* BEGIN Source data *
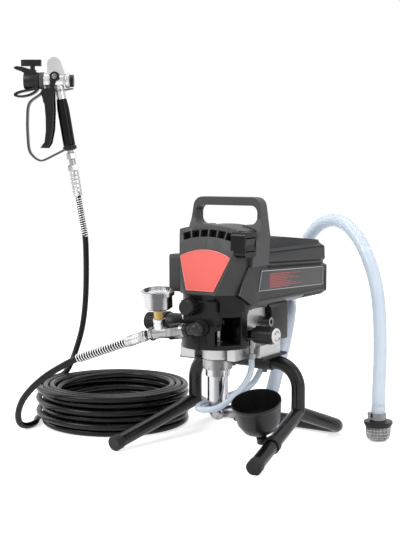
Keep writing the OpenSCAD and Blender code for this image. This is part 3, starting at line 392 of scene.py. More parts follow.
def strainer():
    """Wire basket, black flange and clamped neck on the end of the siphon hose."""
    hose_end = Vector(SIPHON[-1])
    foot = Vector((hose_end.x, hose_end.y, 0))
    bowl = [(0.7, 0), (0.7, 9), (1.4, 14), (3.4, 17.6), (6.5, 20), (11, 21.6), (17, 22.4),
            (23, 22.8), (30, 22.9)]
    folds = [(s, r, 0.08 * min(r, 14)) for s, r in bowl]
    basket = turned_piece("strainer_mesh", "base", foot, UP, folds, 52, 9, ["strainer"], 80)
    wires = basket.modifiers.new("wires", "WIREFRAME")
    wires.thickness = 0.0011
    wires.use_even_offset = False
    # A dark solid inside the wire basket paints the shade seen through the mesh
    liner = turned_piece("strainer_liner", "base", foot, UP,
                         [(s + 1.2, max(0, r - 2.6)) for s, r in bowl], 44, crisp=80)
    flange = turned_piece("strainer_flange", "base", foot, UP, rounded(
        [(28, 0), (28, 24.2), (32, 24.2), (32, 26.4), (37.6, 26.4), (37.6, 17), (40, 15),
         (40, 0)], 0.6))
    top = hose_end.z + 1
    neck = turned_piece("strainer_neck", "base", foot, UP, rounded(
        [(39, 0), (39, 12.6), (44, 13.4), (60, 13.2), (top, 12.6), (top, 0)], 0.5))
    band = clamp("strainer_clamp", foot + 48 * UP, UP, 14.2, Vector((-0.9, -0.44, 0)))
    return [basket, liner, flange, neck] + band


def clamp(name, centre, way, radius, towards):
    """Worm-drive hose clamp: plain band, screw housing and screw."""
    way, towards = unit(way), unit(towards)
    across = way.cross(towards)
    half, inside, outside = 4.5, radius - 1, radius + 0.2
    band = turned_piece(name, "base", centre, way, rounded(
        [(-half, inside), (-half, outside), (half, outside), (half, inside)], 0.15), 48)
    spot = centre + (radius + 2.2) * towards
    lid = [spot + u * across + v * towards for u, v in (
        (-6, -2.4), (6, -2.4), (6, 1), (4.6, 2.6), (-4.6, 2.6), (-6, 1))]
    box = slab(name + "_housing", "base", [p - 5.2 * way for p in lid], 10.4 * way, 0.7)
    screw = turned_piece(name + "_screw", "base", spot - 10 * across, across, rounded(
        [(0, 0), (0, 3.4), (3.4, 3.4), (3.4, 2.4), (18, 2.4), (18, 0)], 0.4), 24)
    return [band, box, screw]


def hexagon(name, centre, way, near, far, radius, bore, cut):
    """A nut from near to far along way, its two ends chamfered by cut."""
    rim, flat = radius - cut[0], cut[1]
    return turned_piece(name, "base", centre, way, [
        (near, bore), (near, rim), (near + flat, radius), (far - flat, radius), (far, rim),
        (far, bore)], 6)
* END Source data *
**Problem to work on:** Using the listing above, reproduce each line without omission.

**Answer to this exercise:**
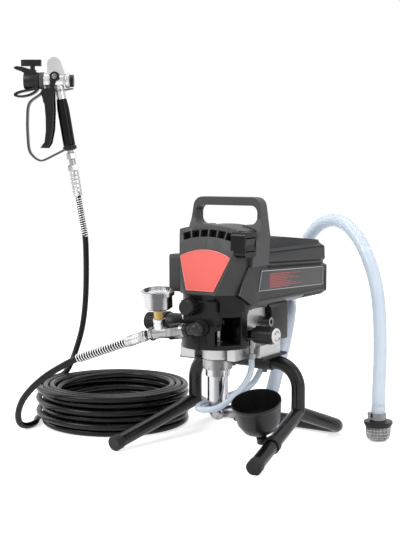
Keep writing the OpenSCAD and Blender code for this image. This is part 3, starting at line 392 of scene.py. More parts follow.
def strainer():
    """Wire basket, black flange and clamped neck on the end of the siphon hose."""
    hose_end = Vector(SIPHON[-1])
    foot = Vector((hose_end.x, hose_end.y, 0))
    bowl = [(0.7, 0), (0.7, 9), (1.4, 14), (3.4, 17.6), (6.5, 20), (11, 21.6), (17, 22.4),
            (23, 22.8), (30, 22.9)]
    folds = [(s, r, 0.08 * min(r, 14)) for s, r in bowl]
    basket = turned_piece("strainer_mesh", "base", foot, UP, folds, 52, 9, ["strainer"], 80)
    wires = basket.modifiers.new("wires", "WIREFRAME")
    wires.thickness = 0.0011
    wires.use_even_offset = False
    # A dark solid inside the wire basket paints the shade seen through the mesh
    liner = turned_piece("strainer_liner", "base", foot, UP,
                         [(s + 1.2, max(0, r - 2.6)) for s, r in bowl], 44, crisp=80)
    flange = turned_piece("strainer_flange", "base", foot, UP, rounded(
        [(28, 0), (28, 24.2), (32, 24.2), (32, 26.4), (37.6, 26.4), (37.6, 17), (40, 15),
         (40, 0)], 0.6))
    top = hose_end.z + 1
    neck = turned_piece("strainer_neck", "base", foot, UP, rounded(
        [(39, 0), (39, 12.6), (44, 13.4), (60, 13.2), (top, 12.6), (top, 0)], 0.5))
    band = clamp("strainer_clamp", foot + 48 * UP, UP, 14.2, Vector((-0.9, -0.44, 0)))
    return [basket, liner, flange, neck] + band


def clamp(name, centre, way, radius, towards):
    """Worm-drive hose clamp: plain band, screw housing and screw."""
    way, towards = unit(way), unit(towards)
    across = way.cross(towards)
    half, inside, outside = 4.5, radius - 1, radius + 0.2
    band = turned_piece(name, "base", centre, way, rounded(
        [(-half, inside), (-half, outside), (half, outside), (half, inside)], 0.15), 48)
    spot = centre + (radius + 2.2) * towards
    lid = [spot + u * across + v * towards for u, v in (
        (-6, -2.4), (6, -2.4), (6, 1), (4.6, 2.6), (-4.6, 2.6), (-6, 1))]
    box = slab(name + "_housing", "base", [p - 5.2 * way for p in lid], 10.4 * way, 0.7)
    screw = turned_piece(name + "_screw", "base", spot - 10 * across, across, rounded(
        [(0, 0), (0, 3.4), (3.4, 3.4), (3.4, 2.4), (18, 2.4), (18, 0)], 0.4), 24)
    return [band, box, screw]


def hexagon(name, centre, way, near, far, radius, bore, cut):
    """A nut from near to far along way, its two ends chamfered by cut."""
    rim, flat = radius - cut[0], cut[1]
    return turned_piece(name, "base", centre, way, [
        (near, bore), (near, rim), (near + flat, radius), (far - flat, radius), (far, rim),
        (far, bore)], 6)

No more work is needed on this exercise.